There are a number of issues that must be considered before parties can claim that they should be exonerated from their obligations due to the COVID-19 outbreak.
Follow Contractual Clauses on Force Majeure
In practice, agreements often contain force majeure clauses, which set out events that can be considered as force majeure events. These clauses are also usually followed by procedures that must be followed in case of a force majeure event, e.g., notification and negotiation requirements. Parties affected by the COVID-19 outbreak should fulfil these requirements.
Parties can also rely on force majeure even if the agreement is silent on the matter as force majeure is recognized under the Indonesian Civil Code.
Elements of Force Majeure
Under the Indonesian Civil Code, the following elements must be fulfilled for parties to be exonerated from their non-performance:
1. The event is unforeseeable. This means that the event is actually unexpected considering the affected party's experience, knowledge and capacity. The event must occur after the conclusion of the agreement and must not be contemplated in the agreement as otherwise the event is no longer unforeseeable.
2. The unforeseeable event is not within the affected party's control.
3. The affected party is acting in good faith.
Most importantly, the event must actually impede the performance of the affected party. Thus, even if the COVID-19 outbreak fulfills the above elements, it must be analyzed how the performance of the affected party is impeded.
Impediment to the Performance of Obligations
To be exonerated from its non-performance on the basis of force majeure, the COVID-19 outbreak must impede the party's performance. Alternatively, the outbreak must cause another event (such as government restrictions) that impedes the party's performance.
An analysis of the effect of the COVID-19 outbreak on the agreement and performance needs to be done to determine whether a party can be exonerated from its non-performance. The outbreak may render the performance of obligations impossible or merely difficult, depending on the type of agreement and obligations. For instance, a party that has an obligation to provide goods or services may be affected differently than a party that has an obligation to make payments.
In our experience in court and arbitration, the degree of the impediment usually becomes the crux of the issue. Factual and legal analysis needs to be made on a case-per-case basis to determine whether the impediment is sufficient to exonerate a party from its non-performance on the basis of force majeure.

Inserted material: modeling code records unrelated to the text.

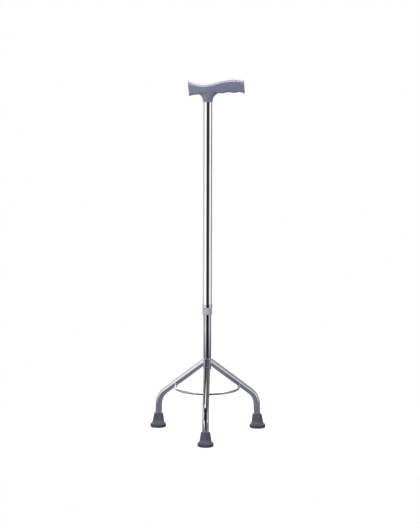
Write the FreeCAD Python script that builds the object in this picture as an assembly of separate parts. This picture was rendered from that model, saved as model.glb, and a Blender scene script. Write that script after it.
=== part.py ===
# Tripod walking cane: a palm grip on a telescoping chromed shaft that stands on three bent legs.
# The frame has +Z up and its origin on the floor, at the centre of the footprint's box.
# The front leg points along -Y and the grip's nose along +X. All sizes are in millimetres.
import FreeCAD, Part
import math
import os

os.makedirs("parts", exist_ok=True)
V = FreeCAD.Vector
UP = V(0, 0, 1)
BACK = V(0, 1, 0)

# Driving dimensions. Radial sizes are measured from the shaft's axis.
UPPER_R = 11.0          # outer radius of the upper tube
LOWER_R = 9.5           # outer radius of the lower tube
LEG_R = 8.0             # outer radius of each leg
ROD_R = 3.0             # radius of the brace's rod
TUBE_WALL = 1.2
RUNNING_GAP = 0.05      # radial clearance of parts that turn or slide on each other
LOOSE_GAP = 0.3         # radial clearance of parts that only pass each other

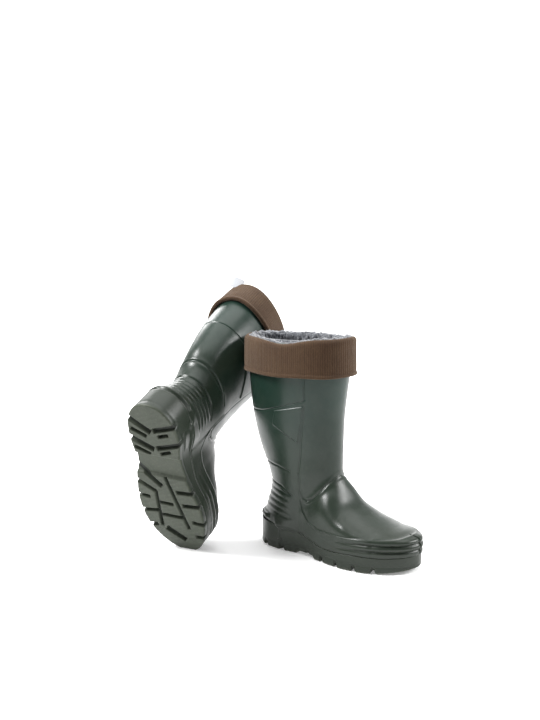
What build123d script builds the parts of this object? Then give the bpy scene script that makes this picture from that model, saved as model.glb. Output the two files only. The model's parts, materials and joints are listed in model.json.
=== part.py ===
from build123d import *
from math import atan2, cos, degrees, radians, sin
import os

# A pair of insulated hunting boots, in millimetres.
#
# Each boot is a moulded foam shell on a lugged outsole, with a felt liner inside it.
# The liner is lined with pile, and its ribbed collar turns down over the shell's rim.
# Every piece is drawn as part of a right boot: +X to the toe, +Y to the inner side of
# the foot, +Z up, with the rearmost point of the tread at the origin.
# The left boot is the mirror image, tipped up on its toe against the right one.

# ---------------------------------------------------------------- driving dimensions
foot_length = 326.0        # heel to toe, over the outsole
ball_half_width = 62.3     # half the sole's width at the ball of the foot
heel_half_width = 46.6     # half the leg's width round the heel
rim_height = 378.0         # top edge of the shell's leg
ankle_height = 116.0       # narrowest level of the back
ankle_half_width = 46.0    # half the leg's width at the ankle
calf_half_width = 65.5     # half the leg's width at the rim
toe_spring = 8.0           # how far the tip of the tread is off the floor

leg_wall = 5.0             # wall of the moulded shell
felt = 3.5                 # thickness of the liner's felt
pile = 4.5                 # thickness of the pile lining
liner_gap = 0.8            # liner to shell, all round
tread_depth = 5.5          # depth of the tread's grooves and of the arch gap
cup_floor = 17.0           # level where the outsole carries the shell
cup_wall = 2.0             # width of the outsole's rim round the shell
shell_floor = 5.0          # thickness of the shell's floor under the ball
heel_rise = 12.0           # how much higher the heel lies than the ball
footbed = 5.0              # thickness of the foam footbed
footbed_gap = 0.5          # footbed to shell, at its edge
laying_gap = 0.5           # liner to footbed
leg_split = 150.0          # level where the liner's leg is sewn to its foot

cuff_height = 62.0         # height of the turned-down collar
cuff_thickness = 5.0       # ribbed knit, folded double
cuff_gap = 1.0             # collar to shell
fold_thickness = 5.0       # knit that passes over the rim
hem_height = 6.0           # sewn hem along the collar's lower edge
hem_bulge = 1.2            # how far the hem stands out from the collar
fold_round = 0.6           # radius of the fold's outer edge, as a share of its thickness
pile_drop = 1.5            # top of the pile below the collar's top

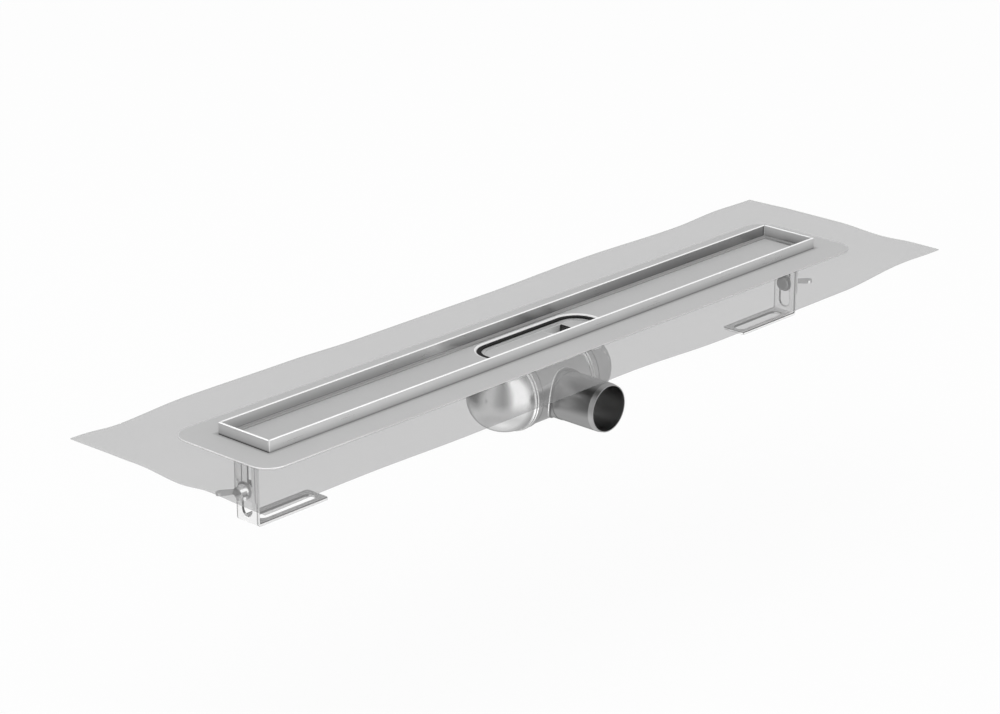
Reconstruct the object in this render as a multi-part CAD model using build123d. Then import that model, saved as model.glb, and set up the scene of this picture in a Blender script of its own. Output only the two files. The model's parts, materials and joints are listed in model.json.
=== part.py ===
from build123d import *
from math import cos, pi, sqrt
import os

# A linear shower drain with a sealing membrane, a tiling frame, a water trap and two adjustable feet.
# Millimetres. The origin lies between the two feet, on the level of their undersides. X runs along the
# channel, the outlet points along -Y, and +Z is up.

# Levels, counted down from the top of the flange
flange_level = 80.0
recess_depth = 3.0
bolt_depth = 46.5
lid_depth = 5.8
seat_depth = 10.0
weir_top_depth = 32.0

# Tiling frame
frame_length = 800.0
frame_width = 68.0
frame_height = 11.7
frame_wall = 2.0
frame_ledge = 2.5
ledge_drop = 0.5
shadow_gap = 0.8

# Channel tray
sheet = 1.2
flange_margin = 32.5
flange_corner = 22.0
recess_corner = 2.0

# Sealing membrane, bonded under the flange
membrane_end_margin = 62.5
membrane_side_margin = 63.5
membrane_thickness = 1.0
window_gap = 0.5
bond_gap = 0.15
corner_drop = 1.5
length_steps = 66
width_steps = 26

# Waves of the membrane's free edges, as (place in half lengths of that edge, drop)
back_waves = ((-1, 1.8), (-0.91, 4.4), (-0.71, 0.2), (-0.45, 0.9), (-0.26, 2.9), (0.12, 3.0),
              (0.43, 0.9), (0.73, 3.4), (0.89, 0.5), (1, 0.8))
front_waves = ((-1, 1.0), (-0.75, 0.1), (-0.48, 1.8), (-0.04, 1.7), (0.27, 6.2), (0.66, 5.9),
               (0.87, 0.1), (1, 0.6))
left_waves = ((-1, 1.6), (-0.45, 0.1), (-0.14, 3.5), (0.27, 0.5), (0.45, 0.9), (1, 0.8))
right_waves = ((-1, 1.4), (-0.8, 1.2), (-0.42, 3.2), (0.04, 0.2), (1, 0.3))

# Oval outlet, drawn down from the floor of the channel
opening_straight = 109.0
collar_wall = 1.2
lip_radius = 2.6
lip_margin = 1.5
seat_width = 3.5
seat_thickness = 1.2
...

In a few cases, we have also seen courts using the doctrine of good faith under the Indonesian Civil Code to exonerate a party or reduce their liability because the performance of the obligation was too difficult, though not necessarily impossible.
It should be noted that Indonesian courts are not bound by previous court decisions. So it remains to be seen how courts will decide on the effect of the COVID-19 outbreak on parties' obligations and whether it is sufficient to exonerate parties from their non-performance.